3. debugger is not a part of nrepl protocol, but it can be implemented on top of nrepl and we plan it, however it's a lot of work.

github.com/clojure-emacs/cider

@mirkoh
1. Do you mean some description of the module in completion candidate?

2. At the moment we use mechanism similiar to geiser's (it shows candidates, which are reachable from current module with current imports), but we have the whole power of guile, so everything what possible with guile possible in Ares RS and Arei :)

Mirko Hernandez

@abcdw
1. Yes, I usually have the info manual on the side but it is still annoying to having to go and find a module for a function.
2. Yes, I rely on the autocompletion to find useful functions, but sometimes if a module is not part of "base guile" It does not work unless I load the module first.
3. Yes I understand that a debugger is a long way to go. I meant some commands that could help with debugging, like displaying the locals or backtrace by default or something similar.

Andrew Tropin

@mirkoh
1. No such thing yet, completion is bare-bone at the moment, but it's open to extension.
2. Show the guile snippet or pseude code please, it can help me understand better what you mean.
3. At the momnet there are no debugging capabilities except printing a backtrace and exception.

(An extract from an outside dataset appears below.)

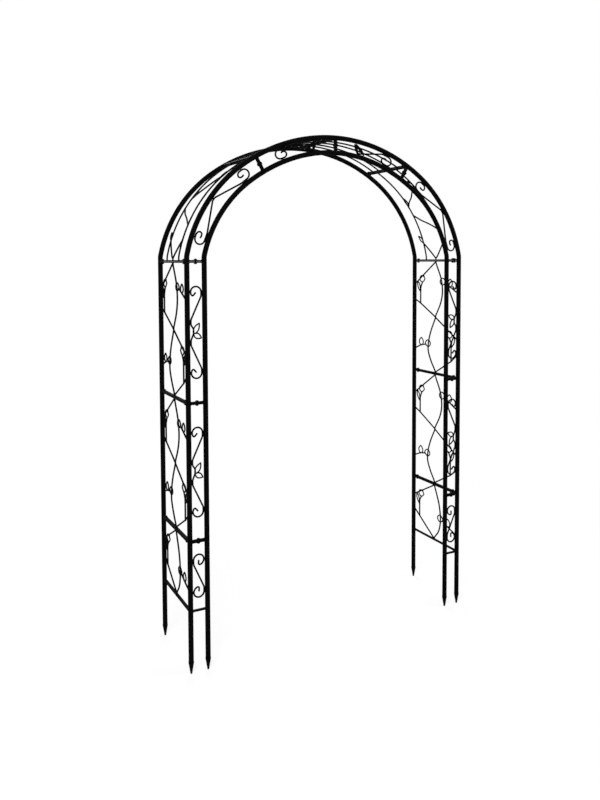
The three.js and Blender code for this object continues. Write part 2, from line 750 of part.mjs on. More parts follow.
for (const [hand, sign] of Object.entries(side)) {
  for (const [name, section] of Object.entries(sectionsOf(sign))) {
    const panel = section.low === planes.springing || section.low === planes.shoulder ? 'roof' : 'side';
    add(`${hand}_${name}_front_frame`, placed(frontFrame(section), sign), steel);
    add(`${hand}_${name}_scroll`, placed(scrollwork(name, section, sign > 0), sign), steel);
    add(`${hand}_${name}_${panel}_panel`, placed(vinePanel(name, section), sign), steel);
    if (!section.low) add(`${hand}_foot_back_tube`, placed(tube(columns.back, section), sign), steel);
  }
  for (const name of ['low', 'middle', 'springing', 'shoulder']) {
    for (const [spot, fastener] of Object.entries(jointBolts(planes[name]))) {
      add(`${hand}_${name}_${spot}_bolt`, placed(fastener, sign), fastenerSteel);
    }
  }
}
for (const [spot, fastener] of Object.entries(jointBolts(planes.crown))) {
  add(`crown_${spot}_bolt`, outward(fastener), fastenerSteel);
}

export default group;
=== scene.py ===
import math

import bpy
import numpy as np
from mathutils import Matrix, Vector, noise


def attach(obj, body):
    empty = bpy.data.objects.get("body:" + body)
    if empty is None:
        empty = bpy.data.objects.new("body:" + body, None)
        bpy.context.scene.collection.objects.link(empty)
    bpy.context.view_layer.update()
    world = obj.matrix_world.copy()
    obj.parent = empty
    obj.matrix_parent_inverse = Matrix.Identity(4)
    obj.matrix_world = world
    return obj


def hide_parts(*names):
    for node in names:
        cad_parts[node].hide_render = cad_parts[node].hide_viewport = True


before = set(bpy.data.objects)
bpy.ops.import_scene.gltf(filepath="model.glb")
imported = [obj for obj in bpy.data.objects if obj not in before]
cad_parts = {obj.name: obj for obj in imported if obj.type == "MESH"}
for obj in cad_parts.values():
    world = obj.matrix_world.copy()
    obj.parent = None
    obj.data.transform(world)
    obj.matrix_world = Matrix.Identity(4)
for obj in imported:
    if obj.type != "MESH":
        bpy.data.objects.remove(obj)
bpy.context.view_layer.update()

MILLIMETRE = 0.001

# Sizes in millimetres, the same as those of the part's source but for LEAF_R.
SPAN = 1400.0
DEPTH = 365.0
BAND = 73.5
CROWN_BAND = 66.0
RAIL_Z = 265.0
LOW_Z = 560.0
MID_Z = 1140.0
SPRING_Z = 1725.0
RISE = 548.0
SHOULDER_S = 562.0
SOCKET = 20.0
KINK = math.radians(11.0)
END = math.radians(54.0)
TUBE_R = 11.0
WIRE_R = 3.75
LEAF_R = 3.1
STRIP_W = 14.0
STRIP_T = 6.0
GAP = 0.3
ARCH_SLACK = 0.5
TOUCH = TUBE_R + GAP + WIRE_R
BUTT = TUBE_R + GAP
STRIP_FACE = GAP / 2 + STRIP_T
BOLT_INSET = 34.0
SHANK_R = 3.0
HEAD_R = 7.5
HEAD_HEIGHT = 5.5
TIP_R = 4.0
COLLAR_R = 11.9
TAPER = 46.0
COLLAR = 6.0
LEAF_LENGTH = 44.0
LEAF_WIDTH = 35.0
SLIM_WIDTH = 18.0
LEG_LEAF_WIDTH = 21.0
CROWN_LEAF_WIDTH = 8.0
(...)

If you have any ideas on how to implement particular functionality (the code or just the overall idea) drop a message on rde-discuss or rde-devel:
lists.sr.ht/~abcdw/

Mirko Hernandez

@abcdw

2. For example call geiser-doc-symbol-at-point and try to find the string-match function. It requires (ice-9 regex) to already be loaded.

I was not familiar with the sourcehut platform, I would be happy to collaborate (I need to learn this email workflow)

I have thought about using geiser-eval--send to eval some modules in a separate buffer, and also to somehow extract the list of symbols out of the modules, a hacky solution for points 1 and 2. I will explore this.

Andrew Tropin

@mirkoh the currently implemented completion is module-aware and shows only symbols available in module environment (and it seems to be a proper OOTB behavior).

Theoretically, we can traverse all the modules in load-path and collect all the symbols available and provide a list of them via arei-find-symbol or something similiar. It can make sense for some use cases (to find a function without importing module upfront for example).

Andres Moreno

@abcdw @sachac

Wonderful talk, Andrew! I think this is an excellent path forward for Scheme development.

Restarting continuations was particularly interesting--it suggests a really nice path for interactive development where you don't have to reset state.